Quote the lines exactly, starting with the line that contains "Continue the Blender" and ending with the line that contains "band=Band(16.0, 18.5, 0.2, rgb(20, 46, 158), 0.85))", and leave out all other lines.

**Data extract**
--

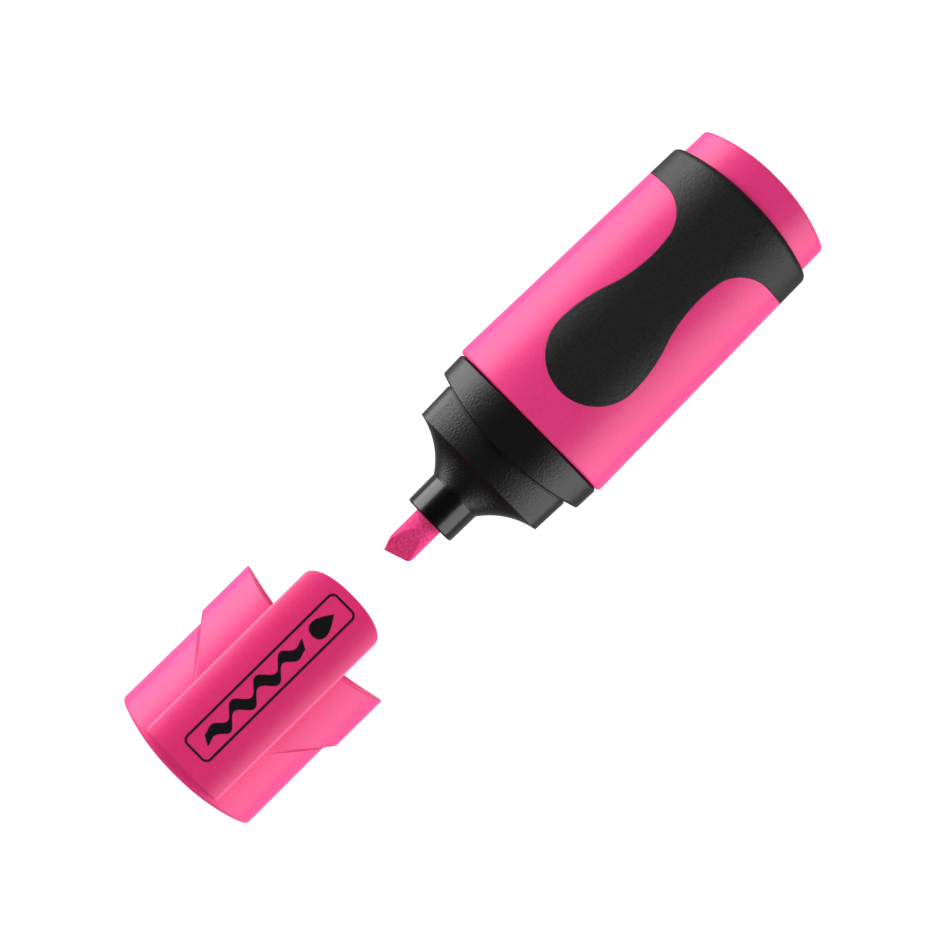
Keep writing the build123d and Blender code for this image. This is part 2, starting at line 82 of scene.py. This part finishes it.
# ---- materials
BODY_COLOURS = ((0.94, 0.048, 0.25), (0.98, 0.055, 0.265))   # the darkest and the lightest
CLIP_COLOURS = ((0.92, 0.036, 0.206), (0.95, 0.04, 0.216))
NIB_COLOURS = ((0.69, 0.016, 0.155), (0.99, 0.058, 0.275))
CORE_COLOURS = ((0.75, 0.05, 0.2), (0.9, 0.15, 0.35))
PLASTIC_GLOSS = 0.38             # specular level
PLASTIC_ROUGHNESS = 0.38
PLASTIC_SPREAD = 0.04            # how much its grain adds to or takes from the roughness
PLASTIC_MOTTLE = (0.94, 1.06)    # factors of the colour in its grain
RUBBER_ROUGHNESS = (0.42, 0.56)
NOISE_ROUGHNESS = 0.55           # strength of a noise texture's finer detail
NOISE_RANGE = (0.3, 0.7)         # of a noise texture's values, which seldom go further
TINT_RANGE = (0.35, 0.65)        # noise values that get the dark and the light colour
NOZZLE_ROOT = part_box("front_section")[0].x + 4.71 * MM
NOZZLE_FADE = (NOZZLE_ROOT - 0.1 * MM, NOZZLE_ROOT + 0.6 * MM)   # from polish to grain
POLISHED = 0.24                  # roughness of the nozzle
SATIN = 0.38                     # roughness of the rest of the front section
FACET_LEAN = (-0.08, -0.3)       # X of the normals between which a cut through the fibres shows

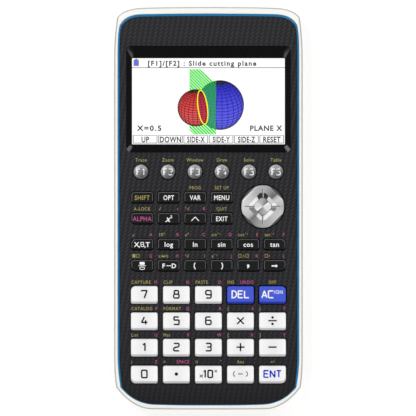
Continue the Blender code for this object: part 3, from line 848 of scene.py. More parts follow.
WHITE_CASE = Moulded(
    "white case plastic", rgb(246, 244, 238), 0.36, 5.0, 0.008, 0.02, 0.4,
    band=Band(13.0, 16.15, 0.35, rgb(112, 112, 106), 0.7))  # fmt: skip
BLUE_TRIM = Moulded("blue trim gloss", rgb(16, 120, 172), 0.25, 2.0, 0.004, 0.05, 0.3, coat=0.1)
BLACK_PLATE = WovenPlate("black woven plate", rgb(21, 20, 26), 0.55, 4.0, 0.03, 0.05, 0.2)
GLOSS_BLACK = Moulded("gloss black surround", rgb(0, 0, 0), 0.15, 2.0, 0.001, 0.02, 0.3)
PANE = ClearPane("clear pane")
BLACK_KEY = Moulded(
    "black key plastic", rgb(12, 13, 13), 0.32, 4.0, 0.006, 0.05, 0.25,
    band=Band(17.6, 18.145, 0.03, rgb(126, 126, 130), 0.9, 1.0))  # fmt: skip
WHITE_KEY = NumberKeyWhite(
    "white key plastic", rgb(250, 250, 250), 0.28, 4.0, 0.004, 0.01, 0.5,
    band=Band(16.0, 18.5, 0.12, rgb(190, 190, 194), 0.72))  # fmt: skip
BLUE_KEY = Moulded(
    "blue key plastic", rgb(68, 88, 212), 0.32, 4.0, 0.004, 0.04, 0.3,
    band=Band(16.0, 18.5, 0.2, rgb(20, 46, 158), 0.85))  # fmt: skip
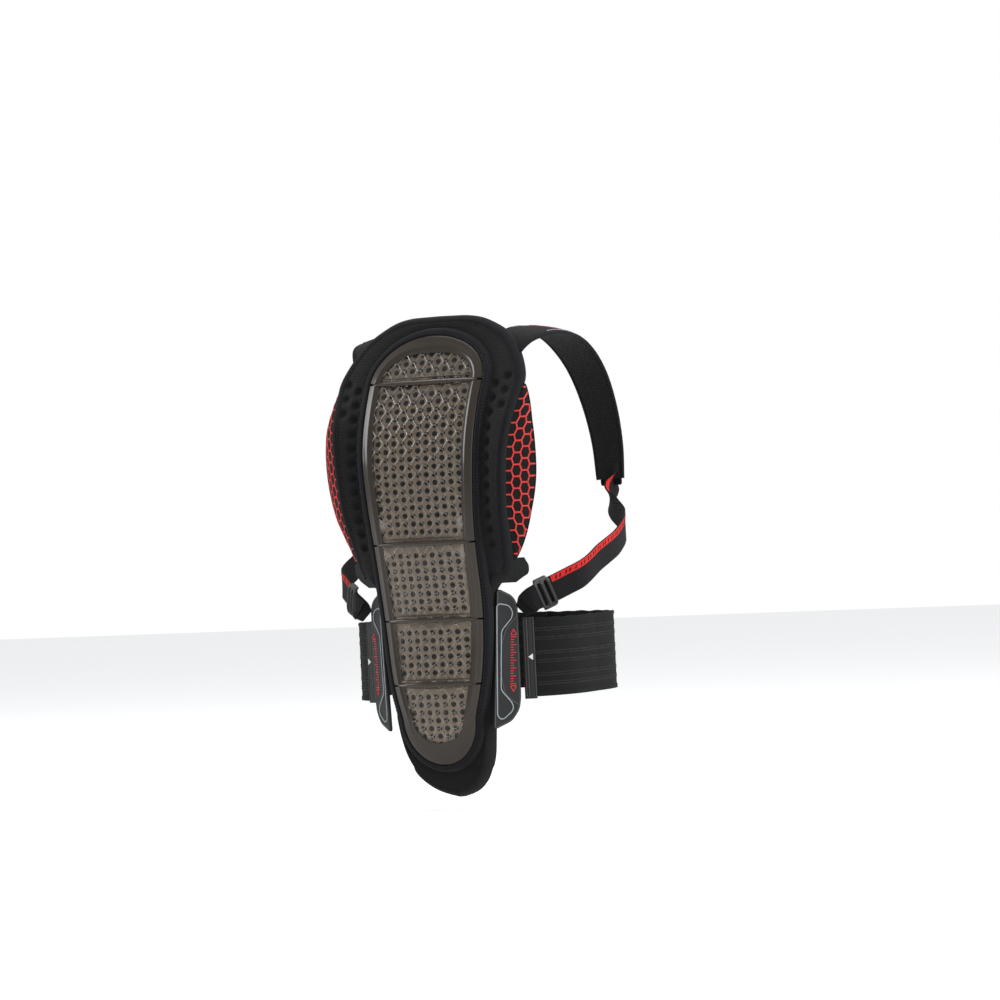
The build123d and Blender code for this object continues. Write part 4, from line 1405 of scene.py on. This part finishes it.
def belt_pieces():
    plain = lambda arc, z: np.full_like(z, 0.3)
    verts, faces, uv = belt_sheet(STRIP_ANGLES, 0.6, (103.0, 188.5), 2.0, strip_face, plain)
    start, end = arc_at(STRIP_ANGLES)
    dots, rungs = [], []
    for arc, length, group in (
        (start + 2.0, 1.2, rungs), (start + 3.4, 1.5, dots), (start + 4.8, 1.2, rungs),
        (end - 2.4, 1.7, dots), (end - 1.0, 1.0, rungs),
    ):
        angle = float(angle_at(arc))
        for z in np.arange(106.0, 186.0, 2.9):
            line = round_trunk(np.full(4, angle), *WAIST_SIZE, 3.2, z + BEAD_SHARES * length)
            out = line[0] - round_trunk(angle, *WAIST_SIZE, 0.0, z)
            group.append(bead(line, out, [0.6, 1, 1, 0.6], 0.75 if group is dots else 0.42))
    all_verts, all_faces = join_parts([(verts, faces)] + rungs + dots)
    extra = all_verts[len(verts):][:, [0, 2]]
    order = np.arange(len(all_faces))
    slots = np.where(order < len(faces), 0, np.where(order < len(faces) + face_count(rungs), 1, 2))
    looks = [MAT["rubber"], MAT["rung"], MAT["under"]]
    uv = np.concatenate([uv, extra])
    pair("belt_end_strip", all_verts, all_faces, looks, "belt_carrier_{side}", slots, uv)

    tip, tail = arc_at(POINTER_ANGLES)
    arrow = rounded([(tip, 147.0), (tail, 143.6), (tail, 150.4)], 0.4, 3)

    def on_strip(arc, z, out):
        return round_trunk(angle_at(arc), *WAIST_SIZE, STRIP_OUT + out, z)

    verts, faces, _ = relief(arrow, [(0, -0.2), (0, 0.6)], on_strip)
    pair("belt_pointer", verts, faces, MAT["white"], "belt_carrier_{side}")

    for side, lap in (("right", BELT_LAP), ("left", 0.0)):
        verts, faces, uv = belt_sheet(ELASTIC_ANGLES, 2.6, (BELT_FOOT, wavy_top), 0.6, belt_face, plain, lap)
        if side == "left":
            verts = verts * [-1, 1, 1]
            faces = [f[::-1] for f in faces]
        middle = np.array([uv[list(f)][:, 1].mean() for f in faces])
        slots = np.where((middle < 109.4) | (middle > 183.4), 1, 0)
        for height in RIDGE_HEIGHTS:
            slots[np.abs(np.abs(middle - height) - RIDGE_SHIFT) < 0.45] = 2
        looks = [MAT["belt"], MAT["hem"], MAT["ridge"]]
        piece = new_piece(f"belt_{side}", verts, faces, looks, slots=slots, uv=uv)
        nodes = [f"belt_elastic_{side}", f"belt_front_{side}"]
        if side == "right":
            pivot = np.array(JOINT["belt_open"]["pos_m"])
            reach = np.array([0, 0.009, 0])
            bend = ("belt_carrier_right", "belt_flap", tuple(pivot - reach), tuple(pivot + reach))
            attach(piece, bend=bend, nodes=nodes)
        else:
            attach(piece, "belt_carrier_left", nodes=nodes)

    bumps = lambda arc, z: 0.35 * np.abs(np.sin(arc * 1.6) * np.sin(z * 1.6))
    patch = (PATCH_ANGLES, 0.7, PATCH_HEIGHTS, 0.9)
    verts, faces, uv = belt_sheet(*patch, lambda a, z: 4.0 + bumps(a, z), lambda a, z: np.full_like(z, 2.6))
    piece = new_piece("closure_loop", verts * [-1, 1, 1], [f[::-1] for f in faces], MAT["loop"], uv=uv)
    attach(piece, "belt_carrier_left", nodes=["closure_loop_patch"])
    verts, faces, uv = belt_sheet(
        *patch, lambda a, z: np.full_like(z, 0.4), lambda a, z: -0.8 - bumps(a, z), BELT_LAP
    )
    piece = new_piece("closure_hook", verts, faces, MAT["hook"], uv=uv)
    attach(piece, "belt_flap", nodes=["closure_hook_patch"])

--

**Task response**
Continue the Blender code for this object: part 3, from line 848 of scene.py. More parts follow.
WHITE_CASE = Moulded(
    "white case plastic", rgb(246, 244, 238), 0.36, 5.0, 0.008, 0.02, 0.4,
    band=Band(13.0, 16.15, 0.35, rgb(112, 112, 106), 0.7))  # fmt: skip
BLUE_TRIM = Moulded("blue trim gloss", rgb(16, 120, 172), 0.25, 2.0, 0.004, 0.05, 0.3, coat=0.1)
BLACK_PLATE = WovenPlate("black woven plate", rgb(21, 20, 26), 0.55, 4.0, 0.03, 0.05, 0.2)
GLOSS_BLACK = Moulded("gloss black surround", rgb(0, 0, 0), 0.15, 2.0, 0.001, 0.02, 0.3)
PANE = ClearPane("clear pane")
BLACK_KEY = Moulded(
    "black key plastic", rgb(12, 13, 13), 0.32, 4.0, 0.006, 0.05, 0.25,
    band=Band(17.6, 18.145, 0.03, rgb(126, 126, 130), 0.9, 1.0))  # fmt: skip
WHITE_KEY = NumberKeyWhite(
    "white key plastic", rgb(250, 250, 250), 0.28, 4.0, 0.004, 0.01, 0.5,
    band=Band(16.0, 18.5, 0.12, rgb(190, 190, 194), 0.72))  # fmt: skip
BLUE_KEY = Moulded(
    "blue key plastic", rgb(68, 88, 212), 0.32, 4.0, 0.004, 0.04, 0.3,
    band=Band(16.0, 18.5, 0.2, rgb(20, 46, 158), 0.85))  # fmt: skip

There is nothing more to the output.